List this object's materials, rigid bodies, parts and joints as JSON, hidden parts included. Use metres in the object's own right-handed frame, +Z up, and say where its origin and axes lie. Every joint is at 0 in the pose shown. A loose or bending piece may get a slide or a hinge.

...

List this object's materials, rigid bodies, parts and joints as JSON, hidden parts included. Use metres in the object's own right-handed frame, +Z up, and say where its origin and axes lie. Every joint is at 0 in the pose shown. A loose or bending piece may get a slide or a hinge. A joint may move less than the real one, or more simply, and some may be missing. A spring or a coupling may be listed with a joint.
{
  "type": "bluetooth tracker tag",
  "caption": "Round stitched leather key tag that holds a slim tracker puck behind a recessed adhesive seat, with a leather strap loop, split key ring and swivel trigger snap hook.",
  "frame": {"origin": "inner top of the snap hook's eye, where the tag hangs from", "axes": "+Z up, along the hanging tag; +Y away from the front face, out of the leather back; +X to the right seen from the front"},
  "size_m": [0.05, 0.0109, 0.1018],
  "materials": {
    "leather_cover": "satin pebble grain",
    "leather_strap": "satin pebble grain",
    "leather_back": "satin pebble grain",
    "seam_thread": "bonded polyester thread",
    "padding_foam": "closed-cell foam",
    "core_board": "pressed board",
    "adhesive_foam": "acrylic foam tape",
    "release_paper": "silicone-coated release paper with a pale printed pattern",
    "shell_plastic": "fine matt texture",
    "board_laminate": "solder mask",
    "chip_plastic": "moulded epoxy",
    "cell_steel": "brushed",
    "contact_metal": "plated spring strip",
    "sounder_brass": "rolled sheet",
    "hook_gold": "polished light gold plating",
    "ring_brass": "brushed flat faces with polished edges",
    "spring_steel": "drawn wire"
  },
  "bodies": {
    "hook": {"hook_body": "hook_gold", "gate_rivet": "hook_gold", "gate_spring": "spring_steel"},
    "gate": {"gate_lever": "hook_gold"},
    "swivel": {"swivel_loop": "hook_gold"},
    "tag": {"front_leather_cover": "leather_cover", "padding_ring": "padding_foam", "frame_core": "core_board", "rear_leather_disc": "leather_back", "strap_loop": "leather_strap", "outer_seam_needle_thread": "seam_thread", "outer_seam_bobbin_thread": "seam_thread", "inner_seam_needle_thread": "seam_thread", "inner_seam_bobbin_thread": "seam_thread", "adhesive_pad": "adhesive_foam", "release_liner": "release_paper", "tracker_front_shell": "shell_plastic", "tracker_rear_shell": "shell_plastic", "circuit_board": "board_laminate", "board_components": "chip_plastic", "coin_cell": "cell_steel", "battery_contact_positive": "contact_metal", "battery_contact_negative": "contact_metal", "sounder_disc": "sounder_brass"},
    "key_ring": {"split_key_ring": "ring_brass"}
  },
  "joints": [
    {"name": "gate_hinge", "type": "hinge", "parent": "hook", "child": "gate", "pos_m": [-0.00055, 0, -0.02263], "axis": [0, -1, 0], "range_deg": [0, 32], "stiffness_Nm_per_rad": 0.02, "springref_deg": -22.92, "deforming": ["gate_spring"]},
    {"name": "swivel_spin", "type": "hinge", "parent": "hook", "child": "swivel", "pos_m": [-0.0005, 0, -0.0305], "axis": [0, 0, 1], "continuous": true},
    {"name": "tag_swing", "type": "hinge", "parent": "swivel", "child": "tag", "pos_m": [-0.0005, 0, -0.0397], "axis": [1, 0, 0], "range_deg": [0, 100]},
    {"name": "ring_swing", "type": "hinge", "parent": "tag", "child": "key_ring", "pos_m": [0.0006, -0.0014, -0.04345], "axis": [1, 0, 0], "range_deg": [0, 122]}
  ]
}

...

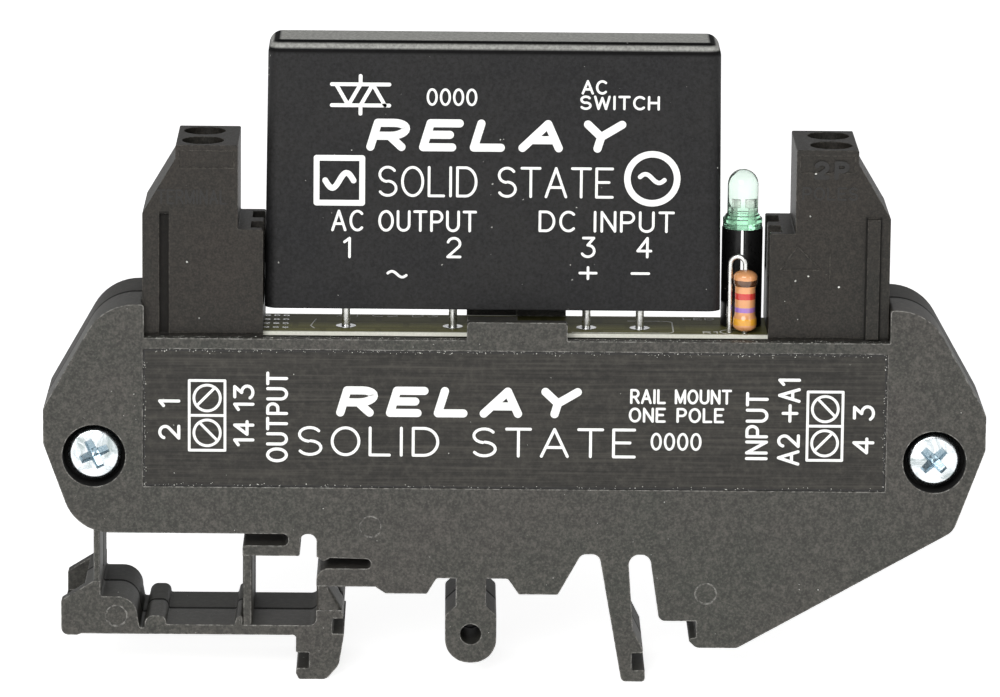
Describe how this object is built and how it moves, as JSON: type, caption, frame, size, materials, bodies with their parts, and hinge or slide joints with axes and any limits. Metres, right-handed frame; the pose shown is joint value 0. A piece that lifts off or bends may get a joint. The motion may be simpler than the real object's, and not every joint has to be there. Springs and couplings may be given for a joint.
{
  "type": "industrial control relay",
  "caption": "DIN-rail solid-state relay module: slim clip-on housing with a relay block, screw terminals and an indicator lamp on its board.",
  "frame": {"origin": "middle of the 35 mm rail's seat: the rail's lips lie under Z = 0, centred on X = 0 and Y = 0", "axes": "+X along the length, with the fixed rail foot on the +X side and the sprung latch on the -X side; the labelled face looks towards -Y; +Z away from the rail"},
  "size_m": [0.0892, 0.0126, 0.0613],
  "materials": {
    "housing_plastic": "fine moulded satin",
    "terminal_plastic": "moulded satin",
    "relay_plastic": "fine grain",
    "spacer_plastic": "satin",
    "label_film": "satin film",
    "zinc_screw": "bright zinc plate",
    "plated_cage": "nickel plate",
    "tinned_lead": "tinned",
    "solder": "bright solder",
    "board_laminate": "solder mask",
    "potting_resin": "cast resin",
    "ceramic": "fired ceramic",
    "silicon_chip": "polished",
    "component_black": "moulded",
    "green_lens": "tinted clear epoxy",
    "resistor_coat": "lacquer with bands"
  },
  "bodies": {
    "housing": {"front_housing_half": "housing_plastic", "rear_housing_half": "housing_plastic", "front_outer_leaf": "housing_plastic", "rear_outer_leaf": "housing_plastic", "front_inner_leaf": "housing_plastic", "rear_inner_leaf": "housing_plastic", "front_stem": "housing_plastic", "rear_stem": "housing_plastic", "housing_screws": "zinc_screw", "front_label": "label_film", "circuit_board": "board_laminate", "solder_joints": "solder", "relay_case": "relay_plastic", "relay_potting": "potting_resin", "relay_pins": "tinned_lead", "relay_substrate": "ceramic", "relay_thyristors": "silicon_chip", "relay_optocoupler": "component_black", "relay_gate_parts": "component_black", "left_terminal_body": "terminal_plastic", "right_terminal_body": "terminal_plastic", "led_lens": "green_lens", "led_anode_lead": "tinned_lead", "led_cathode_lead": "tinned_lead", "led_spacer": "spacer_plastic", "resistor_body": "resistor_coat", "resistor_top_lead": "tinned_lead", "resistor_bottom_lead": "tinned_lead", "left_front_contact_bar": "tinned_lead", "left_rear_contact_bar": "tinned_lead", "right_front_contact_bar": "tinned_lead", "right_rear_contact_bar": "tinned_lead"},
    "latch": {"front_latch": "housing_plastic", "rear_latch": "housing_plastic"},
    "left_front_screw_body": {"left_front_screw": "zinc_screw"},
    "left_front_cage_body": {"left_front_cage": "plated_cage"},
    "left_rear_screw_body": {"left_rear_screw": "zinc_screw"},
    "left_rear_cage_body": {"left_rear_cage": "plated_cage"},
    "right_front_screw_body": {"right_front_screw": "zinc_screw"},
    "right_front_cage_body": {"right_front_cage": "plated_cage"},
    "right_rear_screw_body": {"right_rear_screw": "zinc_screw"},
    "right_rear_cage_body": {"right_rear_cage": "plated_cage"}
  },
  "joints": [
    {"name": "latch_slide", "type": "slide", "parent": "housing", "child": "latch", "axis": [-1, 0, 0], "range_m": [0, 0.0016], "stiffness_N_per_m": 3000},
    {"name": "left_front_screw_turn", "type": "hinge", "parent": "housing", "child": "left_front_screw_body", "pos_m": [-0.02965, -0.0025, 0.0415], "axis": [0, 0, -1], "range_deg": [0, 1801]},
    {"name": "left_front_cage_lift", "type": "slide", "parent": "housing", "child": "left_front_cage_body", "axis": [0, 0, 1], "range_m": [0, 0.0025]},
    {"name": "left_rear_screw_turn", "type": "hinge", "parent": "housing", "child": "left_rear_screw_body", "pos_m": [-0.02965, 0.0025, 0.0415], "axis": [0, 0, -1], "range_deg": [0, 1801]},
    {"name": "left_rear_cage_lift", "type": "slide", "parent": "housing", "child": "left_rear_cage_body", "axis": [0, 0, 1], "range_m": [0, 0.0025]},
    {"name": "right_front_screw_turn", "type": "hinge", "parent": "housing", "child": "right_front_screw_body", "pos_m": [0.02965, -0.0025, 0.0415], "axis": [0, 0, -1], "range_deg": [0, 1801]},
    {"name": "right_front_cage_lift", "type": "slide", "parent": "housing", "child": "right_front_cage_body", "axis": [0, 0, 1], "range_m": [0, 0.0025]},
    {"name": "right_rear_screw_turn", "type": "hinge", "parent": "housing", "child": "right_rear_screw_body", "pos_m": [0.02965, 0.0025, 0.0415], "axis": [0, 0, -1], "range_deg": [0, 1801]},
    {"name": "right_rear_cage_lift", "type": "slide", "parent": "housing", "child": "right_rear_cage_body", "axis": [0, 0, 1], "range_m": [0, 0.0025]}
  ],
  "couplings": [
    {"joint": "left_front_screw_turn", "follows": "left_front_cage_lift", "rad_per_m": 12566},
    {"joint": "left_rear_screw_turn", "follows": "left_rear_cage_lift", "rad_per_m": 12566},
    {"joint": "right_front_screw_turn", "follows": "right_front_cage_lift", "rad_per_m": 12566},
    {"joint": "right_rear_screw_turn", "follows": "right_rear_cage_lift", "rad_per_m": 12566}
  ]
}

Exercise
Filter the listing above for the string "that" and copy every matching line.

Exercise response
  "caption": "Round stitched leather key tag that holds a slim tracker puck behind a recessed adhesive seat, with a leather strap loop, split key ring and swivel trigger snap hook.",
Describe how this object is built and how it moves, as JSON: type, caption, frame, size, materials, bodies with their parts, and hinge or slide joints with axes and any limits. Metres, right-handed frame; the pose shown is joint value 0. A piece that lifts off or bends may get a joint. The motion may be simpler than the real object's, and not every joint has to be there. Springs and couplings may be given for a joint.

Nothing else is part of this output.